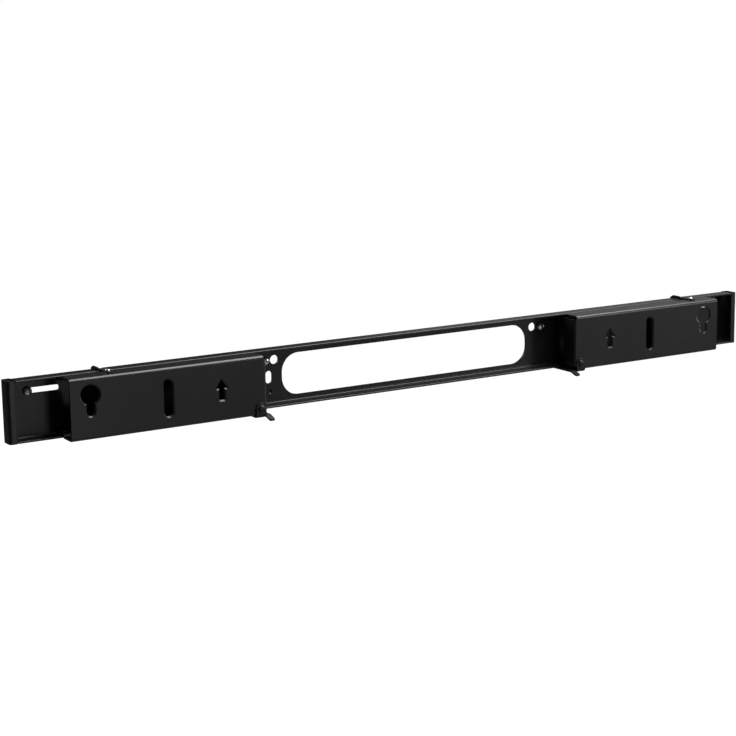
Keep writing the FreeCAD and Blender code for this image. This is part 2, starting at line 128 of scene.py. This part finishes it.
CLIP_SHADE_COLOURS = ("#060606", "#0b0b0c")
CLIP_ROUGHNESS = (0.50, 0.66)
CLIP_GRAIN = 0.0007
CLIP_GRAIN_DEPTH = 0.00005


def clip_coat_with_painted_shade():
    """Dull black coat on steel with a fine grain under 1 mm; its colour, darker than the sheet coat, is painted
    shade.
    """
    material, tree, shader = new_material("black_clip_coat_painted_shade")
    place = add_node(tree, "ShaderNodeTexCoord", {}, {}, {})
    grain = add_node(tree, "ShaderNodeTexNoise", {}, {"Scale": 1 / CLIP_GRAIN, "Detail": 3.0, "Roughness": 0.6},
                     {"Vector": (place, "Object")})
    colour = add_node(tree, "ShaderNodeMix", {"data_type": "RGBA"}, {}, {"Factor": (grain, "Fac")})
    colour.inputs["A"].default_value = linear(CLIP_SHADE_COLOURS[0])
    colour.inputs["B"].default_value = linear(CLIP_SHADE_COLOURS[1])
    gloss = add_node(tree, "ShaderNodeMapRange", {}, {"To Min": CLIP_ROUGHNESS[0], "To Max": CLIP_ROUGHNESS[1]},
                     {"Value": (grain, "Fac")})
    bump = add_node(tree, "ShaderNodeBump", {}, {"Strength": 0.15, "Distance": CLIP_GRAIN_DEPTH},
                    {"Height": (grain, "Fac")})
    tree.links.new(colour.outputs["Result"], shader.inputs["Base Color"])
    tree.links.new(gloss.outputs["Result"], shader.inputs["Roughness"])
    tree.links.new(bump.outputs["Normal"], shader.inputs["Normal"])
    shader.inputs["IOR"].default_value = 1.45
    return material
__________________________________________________
■ CHALLENGE:
Write the entire listing out again, word for word.

■ EXERCISE ANSWER:
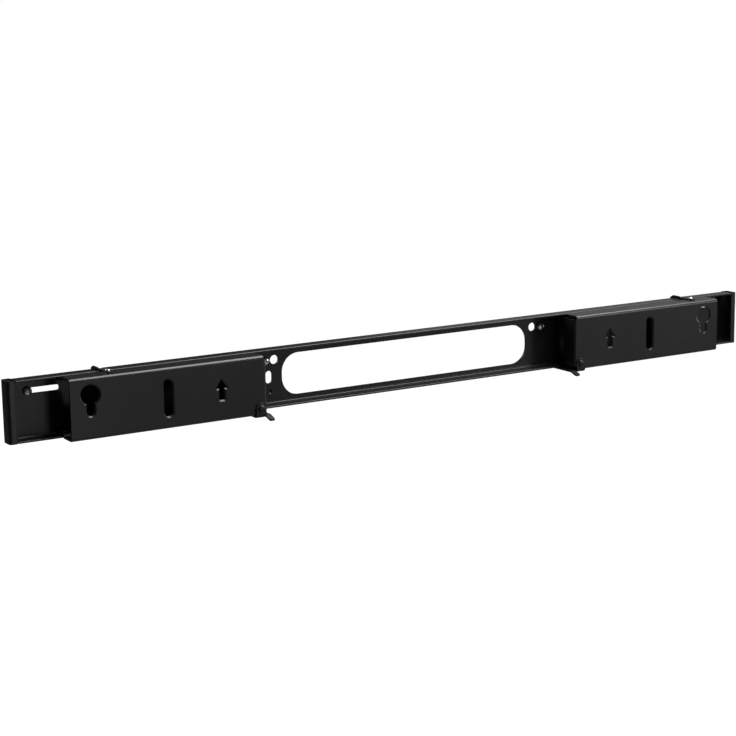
Keep writing the FreeCAD and Blender code for this image. This is part 2, starting at line 128 of scene.py. This part finishes it.
CLIP_SHADE_COLOURS = ("#060606", "#0b0b0c")
CLIP_ROUGHNESS = (0.50, 0.66)
CLIP_GRAIN = 0.0007
CLIP_GRAIN_DEPTH = 0.00005


def clip_coat_with_painted_shade():
    """Dull black coat on steel with a fine grain under 1 mm; its colour, darker than the sheet coat, is painted
    shade.
    """
    material, tree, shader = new_material("black_clip_coat_painted_shade")
    place = add_node(tree, "ShaderNodeTexCoord", {}, {}, {})
    grain = add_node(tree, "ShaderNodeTexNoise", {}, {"Scale": 1 / CLIP_GRAIN, "Detail": 3.0, "Roughness": 0.6},
                     {"Vector": (place, "Object")})
    colour = add_node(tree, "ShaderNodeMix", {"data_type": "RGBA"}, {}, {"Factor": (grain, "Fac")})
    colour.inputs["A"].default_value = linear(CLIP_SHADE_COLOURS[0])
    colour.inputs["B"].default_value = linear(CLIP_SHADE_COLOURS[1])
    gloss = add_node(tree, "ShaderNodeMapRange", {}, {"To Min": CLIP_ROUGHNESS[0], "To Max": CLIP_ROUGHNESS[1]},
                     {"Value": (grain, "Fac")})
    bump = add_node(tree, "ShaderNodeBump", {}, {"Strength": 0.15, "Distance": CLIP_GRAIN_DEPTH},
                    {"Height": (grain, "Fac")})
    tree.links.new(colour.outputs["Result"], shader.inputs["Base Color"])
    tree.links.new(gloss.outputs["Result"], shader.inputs["Roughness"])
    tree.links.new(bump.outputs["Normal"], shader.inputs["Normal"])
    shader.inputs["IOR"].default_value = 1.45
    return material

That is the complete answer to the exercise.